Week of 090406

WLCG Baseline Versions

WLCG Service Incident Reports

  • This section lists WLCG Service Incident Reports from the previous weeks (new or updated only).

GGUS Team / Alarm Tickets during last week

Weekly VO Summaries of Site Availability

Daily WLCG Operations Call details

To join the call, at 15.00 CE(S)T Monday to Friday inclusive (in CERN 513 R-068) do one of the following:

  1. Dial +41227676000 (Main) and enter access code 0119168, or
  2. To have the system call you, click here

General Information

See the weekly joint operations meeting minutes

Additional Material:

Monday:

Attendance: local(Gavin, Daniele, Jean-Philippe, Alessandro, MariaDZ, Nick);remote(Gareth/RAL, Michael/BNL, Jeff/Nikhef).

Experiments round table:

  • ATLAS (Alessandro)- reprocessing working fine during the weekend - waiting for overview on Thursday - ticket submitted to GGUS about DDM/DQ2 because of checksum mismatch (new client will be tested soon) - team ticket to RAL because of problems in transferring files to other Tier1s, problem known, solved this morning, but should have been an alarm ticket and not a team ticket - many problems at CERN: acron jobs failing on lxplus, VOMS certificates not installed on AFS/UI (installed now). Question from Jeff: a lot of jobs are accessing data not only at SARA/NIKHEF but also at external sites (Roma), overloading the general network, Alessandro will check and talk to Huong.

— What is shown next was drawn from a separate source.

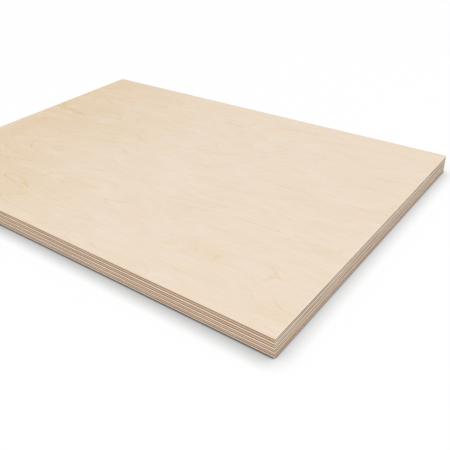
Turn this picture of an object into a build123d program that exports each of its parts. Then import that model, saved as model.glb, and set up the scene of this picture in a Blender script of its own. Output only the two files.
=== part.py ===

  • CMS reports (Daniele)- Smooth operation - debugging minor issues like slow transfers - also slow reply to CASTOR ticket - pending issues at CNAF to be checked when they are back - 2 GGUS tickets opened: Warsaw (problem is being worked on but ticket not updated), IPHC in France (ticket solved and closed in Savannah) - CMS shifts will restrat after Easter. Comment from MariaDZ: Kreutzer asks for some GGUS development (interfacing GGUS with Savannah); need more information from Kreutzer to avoid duplicate or unnecessary work. Daniele will check with Kreutzer.

  • ALICE -

  • LHCb -

Sites / Services round table:

  • BNL (Michael): power recabling on gridftp and dcap doors; could introduce some instability for a couple of hours but requests are normally automatically retried.

  • NIKHEF (Jeff): had to restart the WMS as a workaround for the current bug. Bug should be fixed.

  • CERN (Gavin): new version of CASTOR SRM to fix memory leaks; in PPS now; should be tested by Atlas and CMS; will be put in prod later (when tested).

AOB:

  • MariaDZ: reminder that a meeting took place on 12th March concerning the migration of OSG sites from GOCDB to OIM: not much progress. Michael says that the modification is intrusive especially for BNL and cannot be done during Atlas reprocessing which is taking place much later than expected; will be done after the reprocessing has been completed.

  • Alessandro: what is CNAF status? Daniele reports that CNAF should be up around 17:00 today; they are not extending the downtime.

Tuesday:

Attendance: local(Ricardo, Nick, Gavin, Ewan, Miguel, Jamie, Luca, Jean-Philippe, Harry, Luca, Alessandro, Maria);remote(Jeremy, Michael, Gareth).

Experiments round table:

  • ATLAS (Ale) - reprocessing still ongoing. Few problems noticed: 2 zero-sized files moved by FTS - should never happen! Problem with checksums in SARA. Discrepancies between SARA calculation and that stored in catalogs. Checksum calculated directly at DAQ level. Lyon - some jobs failing as some files not staged to disk - Lyon doing reprocessing test after having prestaged files so?? Observed this afternoon. This Thursday status of reprocessing will be given (on request from sites admins). Reprocessing will still be ongoing - interim report.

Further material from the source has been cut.